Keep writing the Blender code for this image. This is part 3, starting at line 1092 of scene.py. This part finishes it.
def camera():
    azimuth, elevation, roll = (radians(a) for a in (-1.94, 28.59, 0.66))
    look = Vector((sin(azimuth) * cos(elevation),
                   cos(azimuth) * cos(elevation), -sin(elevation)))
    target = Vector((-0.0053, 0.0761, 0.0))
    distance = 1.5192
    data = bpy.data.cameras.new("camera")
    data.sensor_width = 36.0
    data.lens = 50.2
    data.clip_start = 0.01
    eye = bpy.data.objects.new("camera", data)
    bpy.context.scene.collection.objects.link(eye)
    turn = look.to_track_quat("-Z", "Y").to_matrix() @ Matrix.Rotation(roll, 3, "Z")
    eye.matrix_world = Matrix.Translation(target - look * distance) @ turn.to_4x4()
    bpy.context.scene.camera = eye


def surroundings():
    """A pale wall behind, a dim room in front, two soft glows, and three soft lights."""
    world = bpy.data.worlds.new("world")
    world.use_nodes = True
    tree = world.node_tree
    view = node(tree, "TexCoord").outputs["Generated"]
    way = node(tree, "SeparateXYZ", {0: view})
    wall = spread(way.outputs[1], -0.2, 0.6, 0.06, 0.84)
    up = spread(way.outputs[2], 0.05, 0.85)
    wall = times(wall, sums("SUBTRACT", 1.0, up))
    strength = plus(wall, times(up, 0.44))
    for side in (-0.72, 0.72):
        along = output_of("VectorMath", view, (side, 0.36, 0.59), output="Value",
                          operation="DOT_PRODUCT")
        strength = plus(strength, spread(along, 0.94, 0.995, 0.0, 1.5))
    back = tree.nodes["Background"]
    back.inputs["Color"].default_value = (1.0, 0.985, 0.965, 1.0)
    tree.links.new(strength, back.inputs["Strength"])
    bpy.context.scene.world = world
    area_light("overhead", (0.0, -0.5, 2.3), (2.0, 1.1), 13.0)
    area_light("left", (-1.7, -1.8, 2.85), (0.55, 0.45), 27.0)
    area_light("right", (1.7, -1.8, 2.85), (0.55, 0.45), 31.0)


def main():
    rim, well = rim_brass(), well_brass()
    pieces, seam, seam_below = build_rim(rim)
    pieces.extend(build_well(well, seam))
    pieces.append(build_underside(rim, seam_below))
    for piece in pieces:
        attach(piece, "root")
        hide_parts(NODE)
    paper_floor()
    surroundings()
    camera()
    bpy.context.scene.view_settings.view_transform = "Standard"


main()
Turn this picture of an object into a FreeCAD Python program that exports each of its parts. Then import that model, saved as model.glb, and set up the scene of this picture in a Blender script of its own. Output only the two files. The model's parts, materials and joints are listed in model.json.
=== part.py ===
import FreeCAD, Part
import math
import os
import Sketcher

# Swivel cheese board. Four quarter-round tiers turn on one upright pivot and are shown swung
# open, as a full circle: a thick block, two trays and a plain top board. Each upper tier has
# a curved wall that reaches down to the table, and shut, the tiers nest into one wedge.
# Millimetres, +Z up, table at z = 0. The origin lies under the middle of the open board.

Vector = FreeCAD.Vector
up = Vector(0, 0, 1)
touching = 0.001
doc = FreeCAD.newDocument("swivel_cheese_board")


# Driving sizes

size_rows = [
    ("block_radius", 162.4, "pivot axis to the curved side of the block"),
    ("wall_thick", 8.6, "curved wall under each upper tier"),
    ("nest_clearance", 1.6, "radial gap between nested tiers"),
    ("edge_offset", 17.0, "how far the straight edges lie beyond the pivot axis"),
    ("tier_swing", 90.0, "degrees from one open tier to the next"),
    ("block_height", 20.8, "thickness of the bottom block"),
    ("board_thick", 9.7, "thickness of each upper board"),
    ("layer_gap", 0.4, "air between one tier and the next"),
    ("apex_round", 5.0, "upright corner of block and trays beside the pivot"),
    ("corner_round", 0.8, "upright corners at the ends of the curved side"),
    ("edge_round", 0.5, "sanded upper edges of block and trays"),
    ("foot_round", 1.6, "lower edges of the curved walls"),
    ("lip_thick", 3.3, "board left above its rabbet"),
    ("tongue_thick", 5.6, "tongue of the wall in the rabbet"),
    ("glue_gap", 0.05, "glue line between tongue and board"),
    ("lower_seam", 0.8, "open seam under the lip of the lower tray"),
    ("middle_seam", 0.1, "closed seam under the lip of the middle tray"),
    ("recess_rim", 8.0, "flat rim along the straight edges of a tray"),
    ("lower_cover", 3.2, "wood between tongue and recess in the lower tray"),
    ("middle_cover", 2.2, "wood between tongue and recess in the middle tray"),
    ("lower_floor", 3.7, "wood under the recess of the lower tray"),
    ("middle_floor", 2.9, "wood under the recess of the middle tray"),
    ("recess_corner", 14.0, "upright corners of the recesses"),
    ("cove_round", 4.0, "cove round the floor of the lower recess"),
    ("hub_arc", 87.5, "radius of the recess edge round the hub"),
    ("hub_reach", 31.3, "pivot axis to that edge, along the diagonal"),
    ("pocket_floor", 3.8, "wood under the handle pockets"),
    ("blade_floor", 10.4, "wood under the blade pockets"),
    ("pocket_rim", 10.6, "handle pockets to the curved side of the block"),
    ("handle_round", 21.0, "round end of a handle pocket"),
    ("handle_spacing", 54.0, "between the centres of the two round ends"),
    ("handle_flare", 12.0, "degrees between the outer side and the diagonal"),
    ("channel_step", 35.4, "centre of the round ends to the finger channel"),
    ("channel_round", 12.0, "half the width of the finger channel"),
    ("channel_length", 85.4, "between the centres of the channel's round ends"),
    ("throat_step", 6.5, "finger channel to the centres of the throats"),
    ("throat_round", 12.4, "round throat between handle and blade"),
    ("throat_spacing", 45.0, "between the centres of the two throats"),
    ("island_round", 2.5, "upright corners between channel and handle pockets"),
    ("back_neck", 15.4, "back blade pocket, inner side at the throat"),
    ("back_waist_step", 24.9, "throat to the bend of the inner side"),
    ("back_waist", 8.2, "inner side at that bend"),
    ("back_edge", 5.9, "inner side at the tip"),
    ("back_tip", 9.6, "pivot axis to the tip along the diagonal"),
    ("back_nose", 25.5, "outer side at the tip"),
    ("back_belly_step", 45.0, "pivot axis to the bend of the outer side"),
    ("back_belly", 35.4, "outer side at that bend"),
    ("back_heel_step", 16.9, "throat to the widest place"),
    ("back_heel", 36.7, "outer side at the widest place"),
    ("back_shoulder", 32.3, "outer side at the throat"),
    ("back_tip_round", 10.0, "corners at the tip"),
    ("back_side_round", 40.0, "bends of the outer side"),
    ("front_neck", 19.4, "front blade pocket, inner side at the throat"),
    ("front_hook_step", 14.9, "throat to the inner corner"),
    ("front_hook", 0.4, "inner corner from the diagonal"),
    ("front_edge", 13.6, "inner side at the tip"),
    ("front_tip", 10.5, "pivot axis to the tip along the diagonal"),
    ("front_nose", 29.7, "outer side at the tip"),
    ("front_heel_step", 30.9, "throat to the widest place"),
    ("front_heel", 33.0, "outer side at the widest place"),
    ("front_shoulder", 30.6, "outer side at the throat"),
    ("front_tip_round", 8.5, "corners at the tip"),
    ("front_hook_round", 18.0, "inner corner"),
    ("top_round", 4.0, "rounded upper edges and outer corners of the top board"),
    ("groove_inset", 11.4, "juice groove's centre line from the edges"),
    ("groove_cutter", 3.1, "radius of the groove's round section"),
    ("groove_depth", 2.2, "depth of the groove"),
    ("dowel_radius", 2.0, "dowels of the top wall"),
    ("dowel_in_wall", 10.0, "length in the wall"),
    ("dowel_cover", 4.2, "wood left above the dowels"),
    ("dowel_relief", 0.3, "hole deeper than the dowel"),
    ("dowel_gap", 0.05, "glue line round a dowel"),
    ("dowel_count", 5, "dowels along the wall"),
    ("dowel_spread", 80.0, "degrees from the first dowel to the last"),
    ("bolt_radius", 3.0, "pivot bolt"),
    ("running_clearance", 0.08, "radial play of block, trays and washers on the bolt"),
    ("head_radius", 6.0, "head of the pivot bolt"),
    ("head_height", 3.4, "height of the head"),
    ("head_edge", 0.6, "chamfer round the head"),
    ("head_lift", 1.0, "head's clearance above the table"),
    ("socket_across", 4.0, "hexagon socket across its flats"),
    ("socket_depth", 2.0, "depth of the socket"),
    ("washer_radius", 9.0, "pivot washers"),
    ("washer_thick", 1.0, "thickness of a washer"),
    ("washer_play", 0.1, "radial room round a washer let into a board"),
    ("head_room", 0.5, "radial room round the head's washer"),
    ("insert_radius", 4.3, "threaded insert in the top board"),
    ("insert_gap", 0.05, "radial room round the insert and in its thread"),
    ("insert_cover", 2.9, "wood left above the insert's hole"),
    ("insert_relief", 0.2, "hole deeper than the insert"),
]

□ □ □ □

Which lines include "this"? Copy each of them out.

Full answer =
Keep writing the Blender code for this image. This is part 3, starting at line 1092 of scene.py. This part finishes it.
Turn this picture of an object into a FreeCAD Python program that exports each of its parts. Then import that model, saved as model.glb, and set up the scene of this picture in a Blender script of its own. Output only the two files. The model's parts, materials and joints are listed in model.json.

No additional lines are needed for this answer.